On the trade front, President Trump indicated that he would speak to his counterpart, Xi Jinping during the G20. US Treasury Secretary Mnuchin said that trade talks with China were ongoing.
The latest Commitment of Traders/CFTC report (week ended May 10) saw a further build-up of total net speculative US Dollar long bets.

Trading Perspective: Veteran currency analyst Kathy Lien from Bk Asset Management in New York points out an observation which is accurate and worth noting. That given the sharp falls in stocks and bond yields, currency market reaction is relatively “tepid”. Lien is also spot on as she observes that many of the currency pairs started their moves last month. USD/JPY has fallen from 111.60 to its current 109.45. The Australian Dollar slid from 0.7050 to 0.6945. The same is true for the Kiwi and Loonie.  An all-out trade war will have impact US growth with the economy’s ability to handle this questionable.
Last, but not least is speculative market positioning. Speculators have held long Dollar bets against the Euro (multi-year highs), Australian Dollar and Sterling. In the case of USD/JPY while the market bets were short of JPY, the absence of Japan Inc from Golden Week has seen a distinct lack of buying from Japanese importers who are now present in the markets.

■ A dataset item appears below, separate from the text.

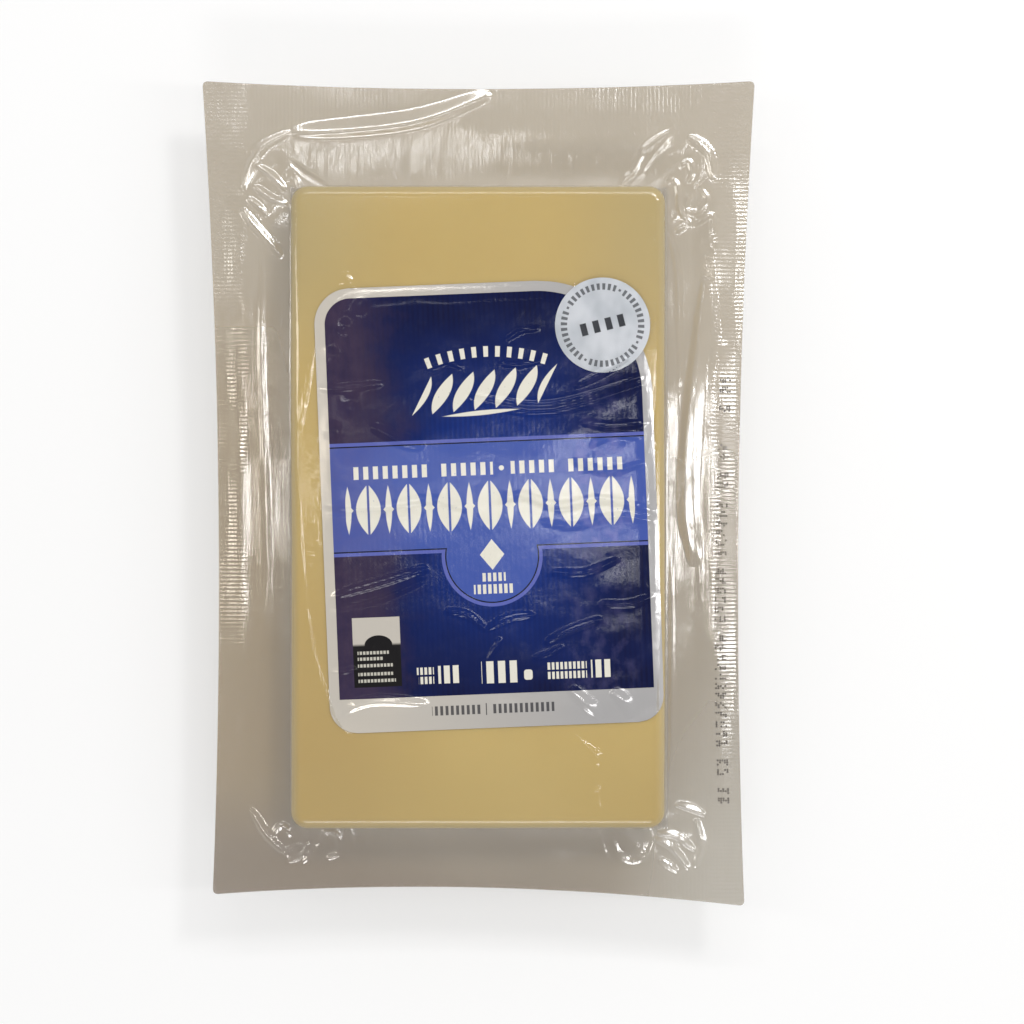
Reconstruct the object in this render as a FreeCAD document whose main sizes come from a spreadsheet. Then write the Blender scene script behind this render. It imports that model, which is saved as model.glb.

DAILY FX AUD USD CHART - 14 May 2019
DAILY FX AUD USD CHART – 14 May 2019
  1. AUD/USD – The Battler faced intense pressure given its risk status and proximity to China. The fall in EM currencies also weighs on the Aussie. The Australian Battler fell to an overnight low of 0.69409, not seen since the January flash crash. The Aussie faces further tests with today’s NAB Business Conditions expected to weaken. Aussie short bets will provide downside support which lies at the overnight lows of 0.6940. The next support level is found at 0.6920. Immediate resistance can be found at 0.6980 and 0.7000. Net speculative Aussie shorts were trimmed to -AUD 57,000 contracts from -AUD 59,000. Hardly a dent. Look to buy dips with a likely range today of 0.6930-0.7000.
  2. USD/JPY – The Dollar’s fall against the Yen hit an overnight low of 109.02 before bouncing to settle at 109.30 in New York. USD/JPY has immediate support at 109.10 followed by 108.80 which is strong. Immediate resistance can be found at 109.80 followed by 110.20. The latest COT/CFTC report saw speculative short JPY bets pared to -JPY 91,700 contracts from -JPY 99,600. With Japanese importers expected to provide buying support, expect a likely range today of 109-110. Tin helmets on, trade the range.
  3. EUR/USD – The Euro closed little-changed at 1.1225 from 1.1235 yesterday. Trading was subdued compared to the other more risk sensitive currencies. The latest COT/CFTC report for the week ended May 10 saw a modest increase in speculative short Euro bets to -EUR 106,100 contracts from the previous week’s -EUR 105,500. Which are at new multi-year highs. Today sees further Euro-area data releases. If they are better-than-forecast the EUR/USD could soar as shorts will scramble to cover. EUR/USD has immediate resistance at 1.1260 (overnight high 1.1263) followed by 1.1300. Immediate support can be found at 1.1200 and 1.1180. Look to buy dips with today’s likely range 1.1215-1.1295.

Tin helmets on, welcome back volatility! Happy trading all.